Problem description:
Using the data below, repeat all of it precisely.

***** Available data

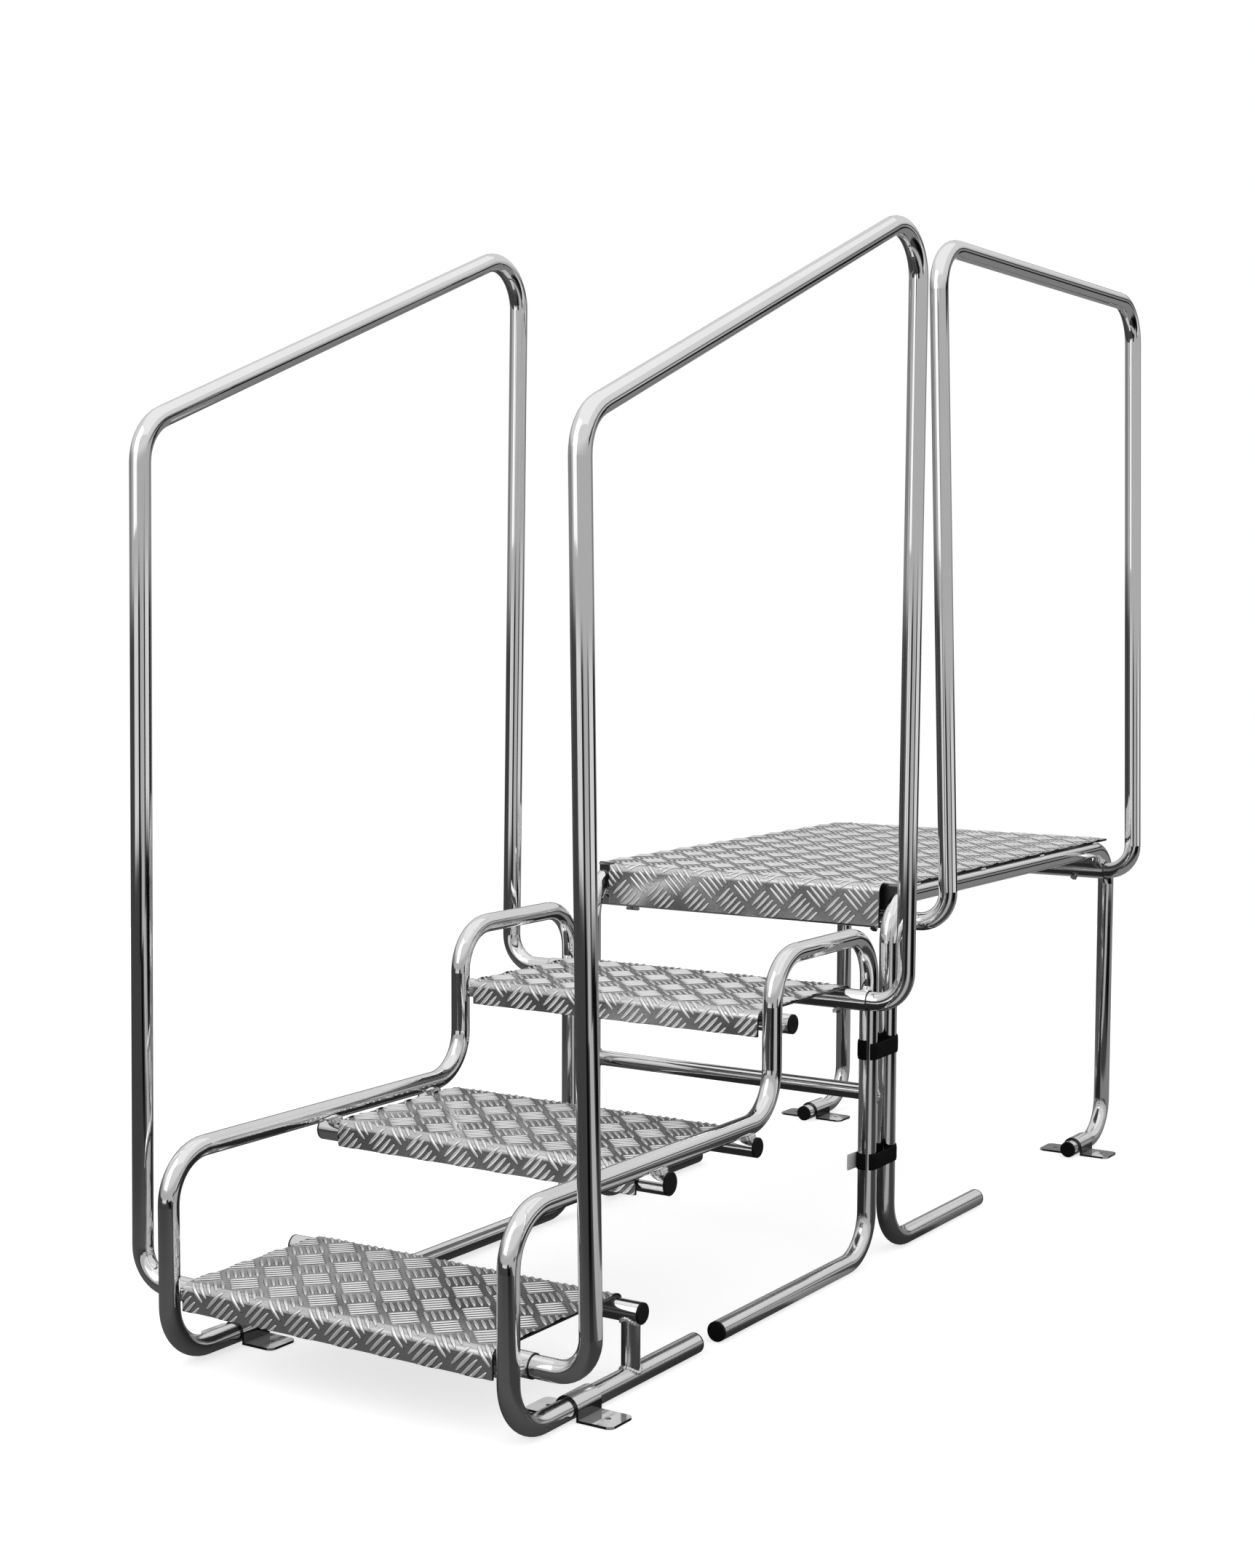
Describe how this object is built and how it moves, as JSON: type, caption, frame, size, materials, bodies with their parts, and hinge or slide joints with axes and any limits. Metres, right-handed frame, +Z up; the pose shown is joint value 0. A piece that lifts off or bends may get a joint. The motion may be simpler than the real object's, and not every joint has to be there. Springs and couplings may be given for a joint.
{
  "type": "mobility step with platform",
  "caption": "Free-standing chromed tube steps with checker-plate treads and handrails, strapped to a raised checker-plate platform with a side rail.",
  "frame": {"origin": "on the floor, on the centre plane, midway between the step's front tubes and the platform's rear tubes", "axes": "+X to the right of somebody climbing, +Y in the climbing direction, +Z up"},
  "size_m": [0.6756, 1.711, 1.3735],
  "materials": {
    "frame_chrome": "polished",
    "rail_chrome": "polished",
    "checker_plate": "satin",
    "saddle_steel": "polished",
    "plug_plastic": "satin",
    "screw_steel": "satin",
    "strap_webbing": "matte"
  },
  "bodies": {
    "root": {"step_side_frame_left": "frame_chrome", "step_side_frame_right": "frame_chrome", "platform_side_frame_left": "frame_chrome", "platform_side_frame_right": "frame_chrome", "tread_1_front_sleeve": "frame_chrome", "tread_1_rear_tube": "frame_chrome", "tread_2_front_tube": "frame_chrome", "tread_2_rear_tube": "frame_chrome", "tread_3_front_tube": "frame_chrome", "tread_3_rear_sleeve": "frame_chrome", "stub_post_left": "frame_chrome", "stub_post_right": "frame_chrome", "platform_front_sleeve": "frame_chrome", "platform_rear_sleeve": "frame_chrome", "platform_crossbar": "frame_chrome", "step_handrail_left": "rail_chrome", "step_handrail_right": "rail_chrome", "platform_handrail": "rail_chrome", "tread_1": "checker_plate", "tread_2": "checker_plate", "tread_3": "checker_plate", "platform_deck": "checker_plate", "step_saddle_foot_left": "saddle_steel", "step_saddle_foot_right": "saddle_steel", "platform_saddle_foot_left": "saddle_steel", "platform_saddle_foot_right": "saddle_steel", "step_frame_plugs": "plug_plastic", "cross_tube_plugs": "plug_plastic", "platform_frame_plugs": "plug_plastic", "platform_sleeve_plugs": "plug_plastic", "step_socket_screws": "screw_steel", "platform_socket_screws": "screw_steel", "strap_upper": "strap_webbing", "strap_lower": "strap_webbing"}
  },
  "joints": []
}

**********

Correct result:
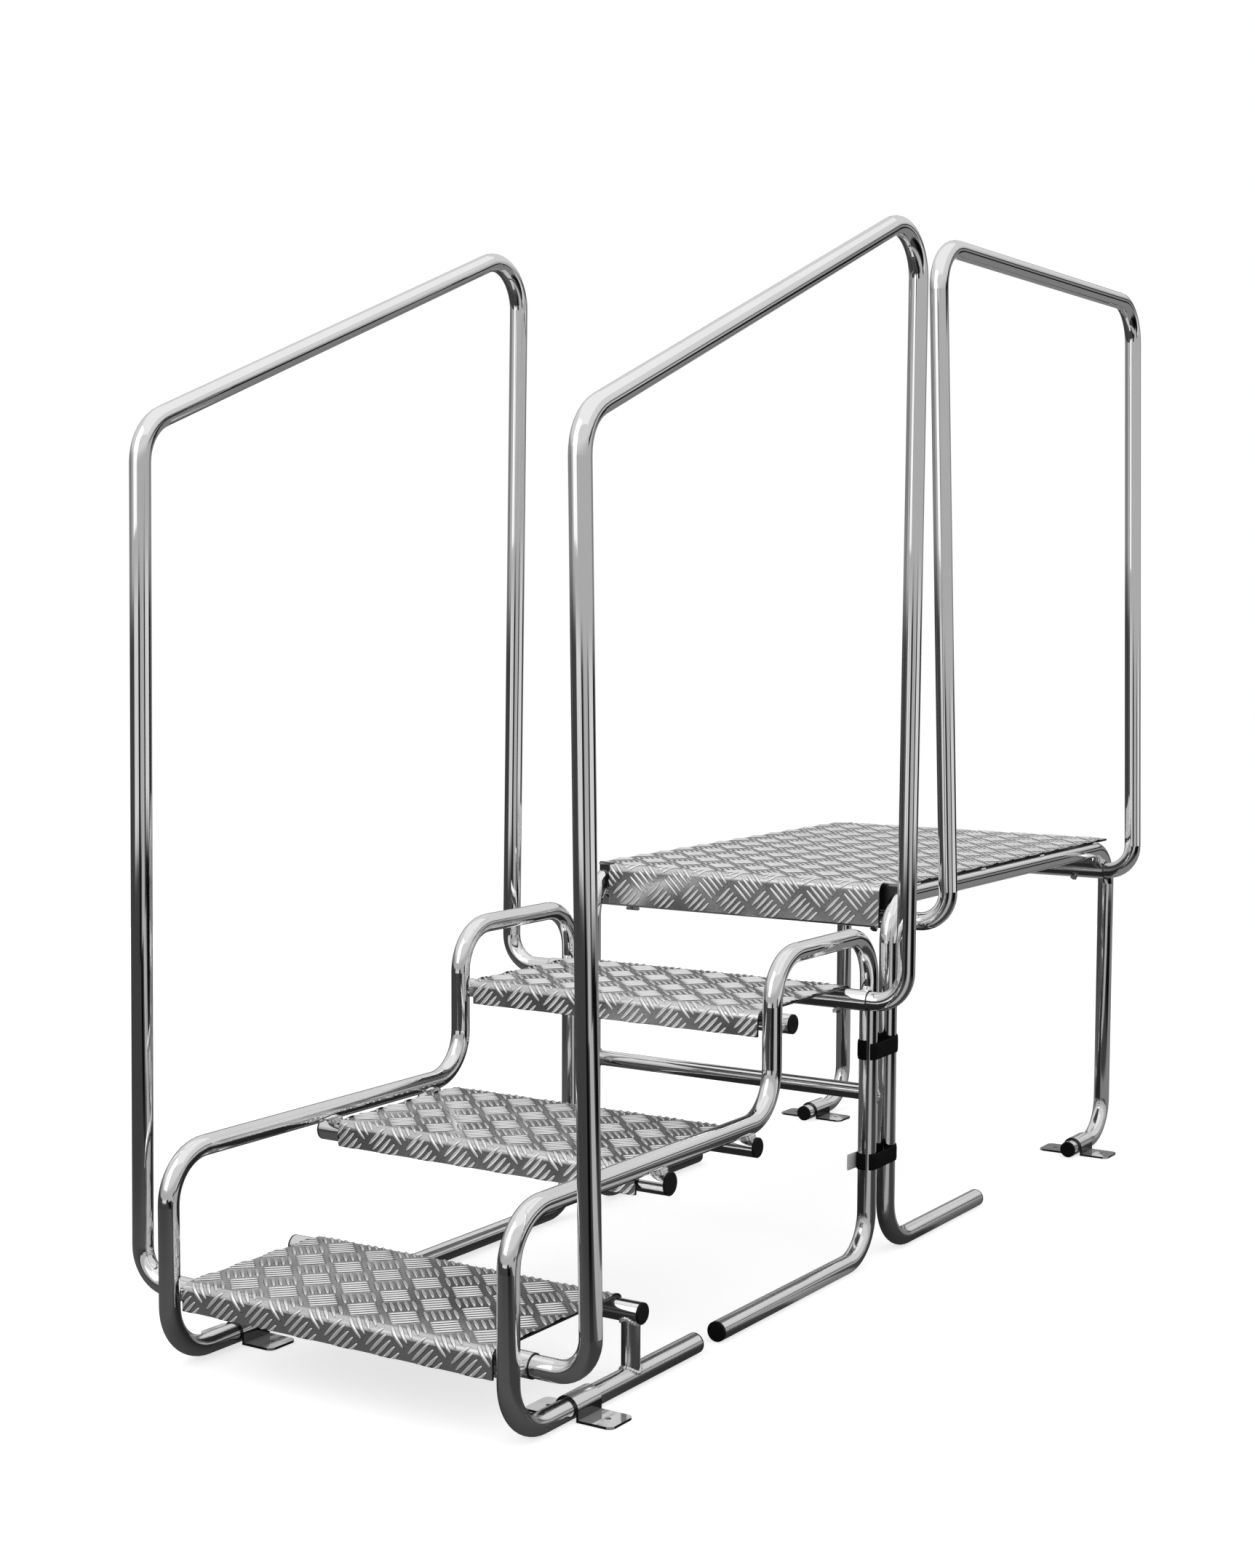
Describe how this object is built and how it moves, as JSON: type, caption, frame, size, materials, bodies with their parts, and hinge or slide joints with axes and any limits. Metres, right-handed frame, +Z up; the pose shown is joint value 0. A piece that lifts off or bends may get a joint. The motion may be simpler than the real object's, and not every joint has to be there. Springs and couplings may be given for a joint.
{
  "type": "mobility step with platform",
  "caption": "Free-standing chromed tube steps with checker-plate treads and handrails, strapped to a raised checker-plate platform with a side rail.",
  "frame": {"origin": "on the floor, on the centre plane, midway between the step's front tubes and the platform's rear tubes", "axes": "+X to the right of somebody climbing, +Y in the climbing direction, +Z up"},
  "size_m": [0.6756, 1.711, 1.3735],
  "materials": {
    "frame_chrome": "polished",
    "rail_chrome": "polished",
    "checker_plate": "satin",
    "saddle_steel": "polished",
    "plug_plastic": "satin",
    "screw_steel": "satin",
    "strap_webbing": "matte"
  },
  "bodies": {
    "root": {"step_side_frame_left": "frame_chrome", "step_side_frame_right": "frame_chrome", "platform_side_frame_left": "frame_chrome", "platform_side_frame_right": "frame_chrome", "tread_1_front_sleeve": "frame_chrome", "tread_1_rear_tube": "frame_chrome", "tread_2_front_tube": "frame_chrome", "tread_2_rear_tube": "frame_chrome", "tread_3_front_tube": "frame_chrome", "tread_3_rear_sleeve": "frame_chrome", "stub_post_left": "frame_chrome", "stub_post_right": "frame_chrome", "platform_front_sleeve": "frame_chrome", "platform_rear_sleeve": "frame_chrome", "platform_crossbar": "frame_chrome", "step_handrail_left": "rail_chrome", "step_handrail_right": "rail_chrome", "platform_handrail": "rail_chrome", "tread_1": "checker_plate", "tread_2": "checker_plate", "tread_3": "checker_plate", "platform_deck": "checker_plate", "step_saddle_foot_left": "saddle_steel", "step_saddle_foot_right": "saddle_steel", "platform_saddle_foot_left": "saddle_steel", "platform_saddle_foot_right": "saddle_steel", "step_frame_plugs": "plug_plastic", "cross_tube_plugs": "plug_plastic", "platform_frame_plugs": "plug_plastic", "platform_sleeve_plugs": "plug_plastic", "step_socket_screws": "screw_steel", "platform_socket_screws": "screw_steel", "strap_upper": "strap_webbing", "strap_lower": "strap_webbing"}
  },
  "joints": []
}